When the history of this period is written, it will show that Kimberley was in all of the most important political fights of our generation. In this way, the times suited her. I have spoken many times in this chamber about the moment that we live in and the need for the current generation of political leaders to champion democratic values and freedom in the face of a rising authoritarian threat both abroad and at home. The democracy needed a new generation of advocates—like Kennedy and Reagan in the US, Curtin and Chifley in Australia. Kimberley was a fierce champion of freedom and democratic values. She understood that the sacred mission of Labor politics throughout the 20th century endured into the present, and that is that we fight fascists. She understood that democracy isn't just a worthy ideal, it is the foundation of the material wellbeing of the working people that we seek to represent. She understood, too, that those who would deny freedom and democracy at home and abroad must be confronted by the labour movement and by the Australian Labor Party as its political standard bearer in this country. Kimberley didn't just champion freedom and democracy as ideas, she wasn't interested in being part of a debating society; she championed causes to deliver outcomes in the real world. And you could see the living embodiment of these fights in the people who attended her funeral—Tibetans, Uygurs, Hong Kong democracy activists, Chinese dissidents, human rights campaigners, Afghan refugees. They were a living legacy of her advocacy.

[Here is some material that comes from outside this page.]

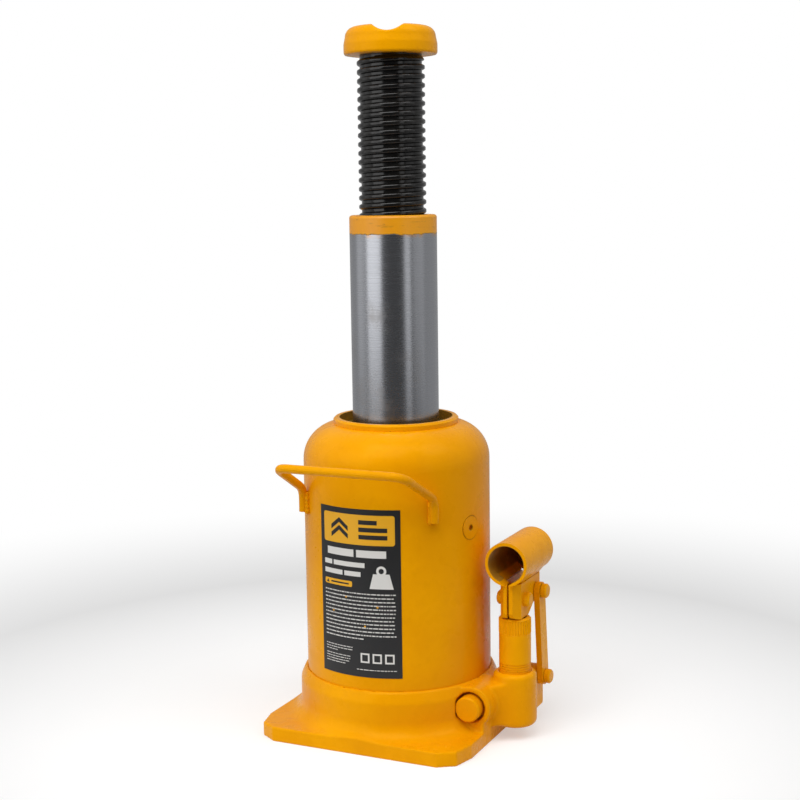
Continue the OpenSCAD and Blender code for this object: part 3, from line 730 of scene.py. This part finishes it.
def make_floor():
    """A matt pale floor that fades into the white backdrop away from the jack."""
    s = Shader("studio_floor")
    reach = s.node("ShaderNodeVectorMath", operation="LENGTH")
    s.link(s.coord, reach.inputs[0])
    far = s.ramp(reach.outputs["Value"], 0.12, 0.75)
    paper = s.mix(s.noise(3, 3), (0.60, 0.60, 0.60), (0.63, 0.63, 0.63))
    s.link(s.mix(far, paper, (0, 0, 0)), s.bsdf.inputs["Base Color"])
    toward = s.node("ShaderNodeVectorMath", operation="DOT_PRODUCT")
    s.link(s.coord, toward.inputs[0])
    toward.inputs[1].default_value = around(1, CAMERA_AZIMUTH, 0)
    room = s.ramp(toward.outputs["Value"], *ROOM_FADE, ROOM_BACK, ROOM_FRONT)
    glow = s.node("ShaderNodeMix", data_type="FLOAT")
    s.link(s.node("ShaderNodeLightPath").outputs["Is Camera Ray"], glow.inputs["Factor"])
    s.link(room, glow.inputs[2])
    glow.inputs[3].default_value = BACKDROP
    level = s.math("MAXIMUM", far, FLOOR_NEAR)
    s.link(s.math("MULTIPLY", level, glow.outputs[0]), s.bsdf.inputs["Emission Strength"])
    s.set(roughness=0.9, emission_color=(1, 1, 1, 1), specular_ior_level=0.0)
    work = bmesh.new()
    bmesh.ops.create_grid(work, x_segments=2, y_segments=2, size=20)
    mesh = bpy.data.meshes.new("studio_floor")
    work.to_mesh(mesh)
    work.free()
    mesh.materials.append(s.material)
    floor = bpy.data.objects.new("studio_floor", mesh)
    bpy.context.scene.collection.objects.link(floor)


def softbox(name, azimuth, distance, height, width, tall, power):
    """An area light at an azimuth from the camera's line, in degrees, aimed at the jack."""
    data = bpy.data.lights.new(name, "AREA")
    data.shape = "RECTANGLE"
    data.size = width
    data.size_y = tall
    data.energy = power
    light = bpy.data.objects.new(name, data)
    bpy.context.scene.collection.objects.link(light)
    place = around(distance, CAMERA_AZIMUTH + math.radians(azimuth), height)
    aim = Vector((0, 0, 0.25)) - place
    turn = aim.to_track_quat("-Z", "Y").to_matrix().to_4x4()
    light.matrix_world = Matrix.Translation(place) @ turn


def make_world():
    """A dim studio that is darkest behind the camera, seen as plain white by the camera."""
    world = bpy.data.worlds.new("studio")
    bpy.context.scene.world = world
    world.use_nodes = True
    tree = world.node_tree
    sky = tree.nodes["Background"]
    direction = tree.nodes.new("ShaderNodeTexCoord")
    toward = tree.nodes.new("ShaderNodeVectorMath")
    toward.operation = "DOT_PRODUCT"
    toward.inputs[1].default_value = around(1, CAMERA_AZIMUTH, 0)
    tree.links.new(direction.outputs["Generated"], toward.inputs[0])
    fade = tree.nodes.new("ShaderNodeMapRange")
    fade.interpolation_type = "SMOOTHSTEP"
    limits = {"From Min": ROOM_FADE[0], "From Max": ROOM_FADE[1],
              "To Min": ROOM_BACK, "To Max": ROOM_FRONT}
    for key, number in limits.items():
        fade.inputs[key].default_value = number
    tree.links.new(toward.outputs["Value"], fade.inputs["Value"])
    seen = tree.nodes.new("ShaderNodeLightPath")
    pick = tree.nodes.new("ShaderNodeMix")
    pick.data_type = "FLOAT"
    tree.links.new(seen.outputs["Is Camera Ray"], pick.inputs["Factor"])
    tree.links.new(fade.outputs["Result"], pick.inputs[2])
    pick.inputs[3].default_value = BACKDROP
    sky.inputs["Color"].default_value = (1, 1, 1, 1)
    tree.links.new(pick.outputs[0], sky.inputs["Strength"])


bpy.context.scene.view_settings.view_transform = "Standard"
make_floor()
softbox("left_box", -54, 1.5, 0.75, 1.25, 1.5, 9.2)
softbox("left_rear_box", -95, 1.5, 0.75, 1.0, 1.5, 1.6)
softbox("right_box", 36, 1.5, 0.65, 0.45, 1.5, 2.0)
softbox("right_rear_box", 68, 1.5, 0.65, 1.0, 1.5, 1.9)
softbox("right_high", 62, 1.0, 1.5, 0.8, 0.8, 5.5)
softbox("top_box", -20, 0.9, 1.7, 1.3, 1.3, 19.5)
make_world()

I have previously spoken in this chamber about Kimberley's role in delivering an Australian Magnitsky sanctions regime. She was an advocate for the cause long before it was claimed by both sides of politics. Over the years I attended many meetings for this cause that she arranged with the movement's founder, Bill Browder, and other advocates. She first won the Labor caucus and the shadow ministry over to the cause and maintained the pressure on the government to act through a private member's bill. She then gave the government an on-ramp to get onboard cause through a parliamentary inquiry which allowed a bipartisan consensus to emerge among the committee members. And now Australia has legislated its own Magnitsky sanctions regime, and this week we imposed our first sanctions on a collection of figures associated with that thuggish Putin autocracy and its repulsive, illegal invasion of Ukraine.

Kimberley's work to make a Magnitsky sanctions regime a reality in Australia was a worthy legacy that has never been more timely and important. It was an achievement that led her to being awarded that Sergei Magnitsky Human Rights Award in 2001, which has been won by figures like John McCain and Alexei Navalny. But we should understand that this was an award borne of Kimberley's political skills. If nothing else, we should honour Kimberley's legacy by remembering her as a political warrior. It was those political skills that enabled her to achieve her Magnitsky legacy in this parliament. She wasn't a protester, she wasn't an opinion columnist; she was someone who caught to make change through politics It's the noble cause that leads us all to this parliament. She was someone who got into the arena and fought for things and for the people she believed in. None of this was easy. It required courage and endurance.

Kimberley's husband, Andrew, couldn't have summed it up better than when he quoted from William Ernest Henley's Invictus at her funeral service:

In the fell clutch of circumstance

  I have not winced nor cried aloud.

Under the bludgeonings of chance

  My head is bloody, but unbowed.

People like Kimberley do not go into politics because it is easy or glorious; they go into politics and endure the contest because of what can be achieved when the contest is won. Kimberley Kitching has an impact during her brief time in this place and will leave a lasting legacy. She will encourage a current generation of political leadership, and the future generations of political leadership that follow, to be full-floated in their defence of freedom and democracy in the face of the rising authoritarian threat that our generation now confronts. She leaves this parliament bloodied but unbowed.